Our paper on modeling context-specific metabolism of C. difficile is finally accepted in mSystems! In it we generated and extensively curated a C. difficile GENRE for a hypervirulent isolate (str. R20291). In silico validation revealed high degrees of agreement with experimental gene essentiality and carbon source utilization data sets. Then in collaboration with Dr. Rita Tamayo at UNC, whose research focuses on an evolutionary strategy in some bacteria for phenotypic heterogeneity and virulence known as phase variation. We utilized transcriptome sequencing from distinct phases of C. difficile, and in combination with our previously published integration algorithm, we created context-specific models of metabolism to identify possible metabolite signals that drive differences in virulence.

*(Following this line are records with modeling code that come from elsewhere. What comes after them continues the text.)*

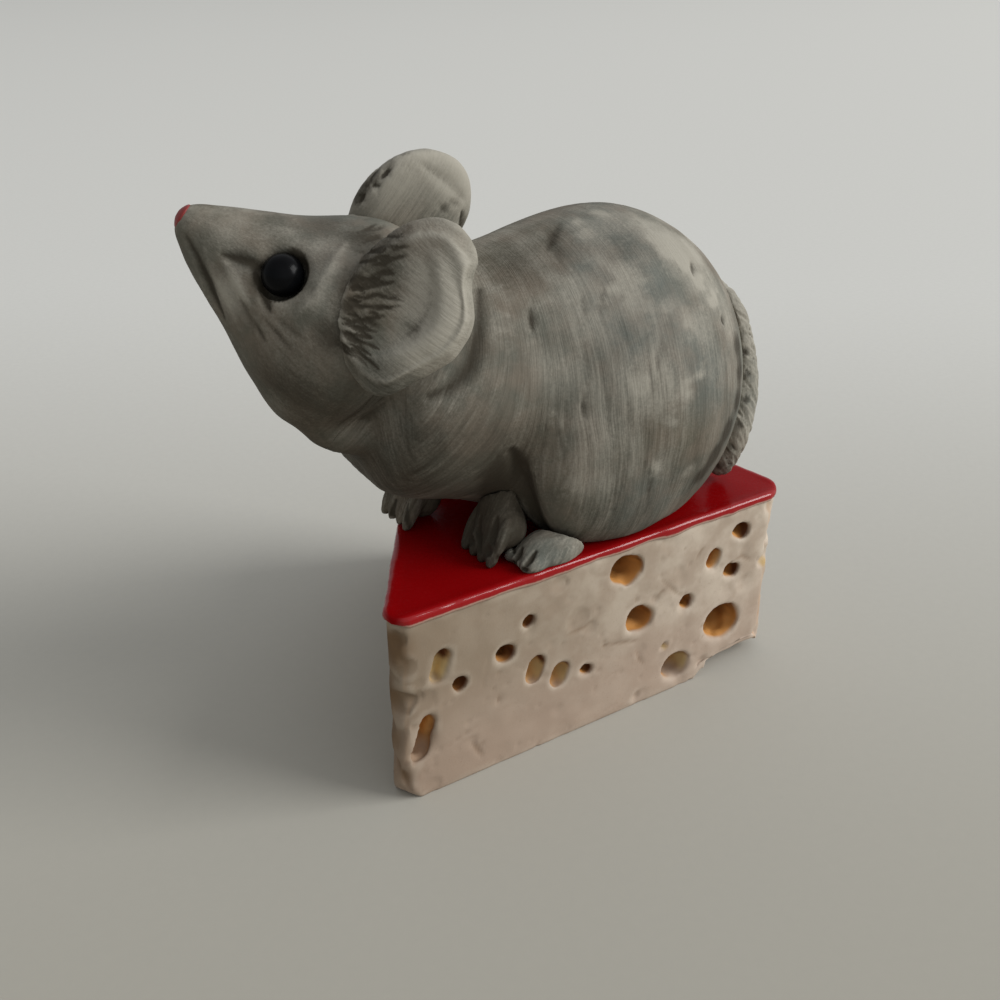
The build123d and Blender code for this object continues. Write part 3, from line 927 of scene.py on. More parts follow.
sockets = open_socket(clay, LEFT_EYE) + open_socket(clay, RIGHT_EYE)
print("darkest socket spot:", sockets.max().round(2))

# %% [markdown]
# Every needle line is a path of pixels, then its half width and depth in mm and
# how much dark paint it holds. A negative depth raises a ridge, and negative
# paint is pale. The face's lines are pressed into both cheeks.

# %% Needle lines of the face
FACE_LINES = [
    ([(186, 236), (196, 256), (209, 284), (224, 318)], 0.56, 0.24, 0.8),
    ([(182, 258), (193, 282), (206, 304), (215, 318)], 0.34, 0.26, 0.8),
    ([(222, 254), (236, 258), (250, 262), (266, 270)], 0.62, 0.34, 0.75),
    ([(262, 296), (266, 303), (270, 311)], 0.42, 0.30, 0.7),
    ([(250, 318), (258, 330), (266, 342)], 0.34, 0.12, 0.22),
    ([(262, 316), (276, 332), (290, 348)], 0.32, 0.12, 0.20),
    ([(276, 318), (290, 328), (306, 342)], 0.32, 0.10, 0.15),
    ([(240, 300), (248, 316), (254, 334)], 0.36, 0.12, 0.22),
    ([(316, 292), (330, 272), (346, 244)], 0.70, -0.22, -0.6),
    ([(224, 262), (236, 282), (250, 306)], 0.60, -0.18, -0.6),
    ([(296, 316), (316, 300), (330, 282)], 0.60, -0.14, -0.4),
    ([(205, 250), (222, 290), (240, 330)], 0.60, -0.14, -0.3),
]
face_dark = np.zeros(len(clay.vertices))
face_pale = np.zeros(len(clay.vertices))
for pixels, width, depth, paint in FACE_LINES:
    places = seen_at(surface, *pixels)
    for path in (places, other_side(places)):
        mark = press(clay, path, width, depth)
        if paint > 0:
            face_dark = np.maximum(face_dark, mark * paint)
        else:
            face_pale = np.maximum(face_pale, mark * -paint)
print("face lines:", 2 * len(FACE_LINES))

# %% [markdown]
# ## Creases and dents of the body
# A deep crease runs in front of the thigh, where the belly meets it. The back
# and flank have a few short dents that the modeller left with a fingernail.
# The dark paint in the crease, and in the long groove behind the near ear, is
# painted shade.

# %% Body lines
BODY_LINES = [
    ([(512, 452), (520, 474), (528, 500), (538, 522), (552, 538)], 0.95, 0.70, 0.9),
    ([(548, 250), (552, 238), (559, 224)], 0.70, 0.16, 0.40),
    ([(561, 262), (556, 250), (551, 240)], 0.60, 0.10, 0.20),
    ([(531, 308), (533, 332)], 0.50, 0.18, 0.55),
    ([(583, 294), (584, 318)], 0.50, 0.10, 0.30),
    ([(604, 290), (600, 316)], 0.50, 0.10, 0.30),
    ([(661, 340), (658, 372)], 0.50, 0.10, 0.30),
    ([(646, 462), (650, 494), (644, 514)], 0.60, 0.10, 0.25),
    ([(584, 396), (586, 420)], 0.40, 0.14, 0.3),
    ([(430, 397), (450, 389), (472, 366), (480, 330), (480, 290)], 1.10, 0.45, 0.55),
    ([(692, 262), (694, 276)], 0.45, 0.20, 0.4),
    ([(722, 314), (725, 326)], 0.40, 0.24, 0.4),
]
body_dark = np.zeros(len(clay.vertices))
for pixels, width, depth, paint in BODY_LINES:
    mark = press(clay, seen_at(surface, *pixels), width, depth)
    body_dark = np.maximum(body_dark, mark * paint)
print("body lines:", len(BODY_LINES))

# %% [markdown]
# ## Which way the coat runs
# On the flanks the strokes hang down round the body, on the chest they slant
# forwards, on the rump they run down the back, and on the head they run back
# from the nose. The direction is stored as `flow` for the needle, and the
# matching `comb` for the paint.

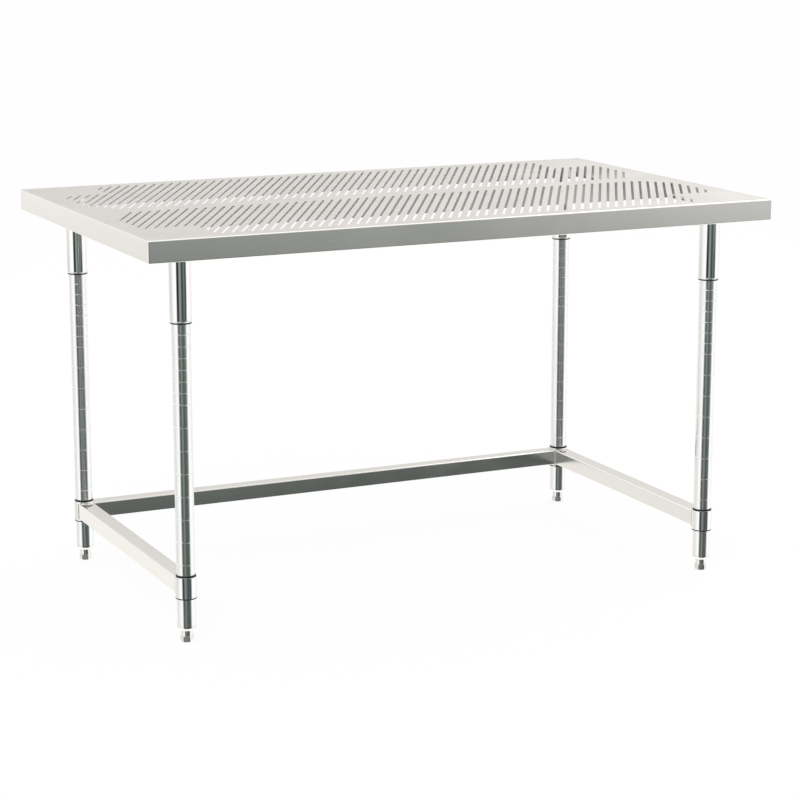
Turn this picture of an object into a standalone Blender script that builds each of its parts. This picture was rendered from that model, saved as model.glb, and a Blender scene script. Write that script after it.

Using this GENRE-based analyses we found that glucose utilization through the pentose phosphate pathway is essential in the smooth phase variants of str. R20291. Here we show (A) Gene and reaction essentiality results for glycolysis and the pentose phosphate pathway across both the rough and smooth phase variant context-specific models. Components were deemed essential if models failed to generate <1% of optimal biomass flux. (B and C) Colony morphologies resulting from smooth and rough variants of C. difficile str. R20291 grown on either BHIS or BDM ± glucose after 48hr of growth. Defined medium colonies were then subcultured onto BHIS medium for an additional 24hr as indicated. Increased colony perimeter was found to be the defining characteristic of the rough colony morphology. This feature was quantified for multiple colonies under each permutation of colony variant and growth medium. (D) Colony perimeter for smooth and rough progenitor colony variants grown on BHIS. (E and F) Smooth (E) or rough (F) colony variant perimeter during subculture onto each of the BDM carbon source medium formulations.
Our results support that differential C. difficile virulence is associated with distinct metabolic programs related to use of carbon sources and provide a platform for identification of novel therapeutic targets.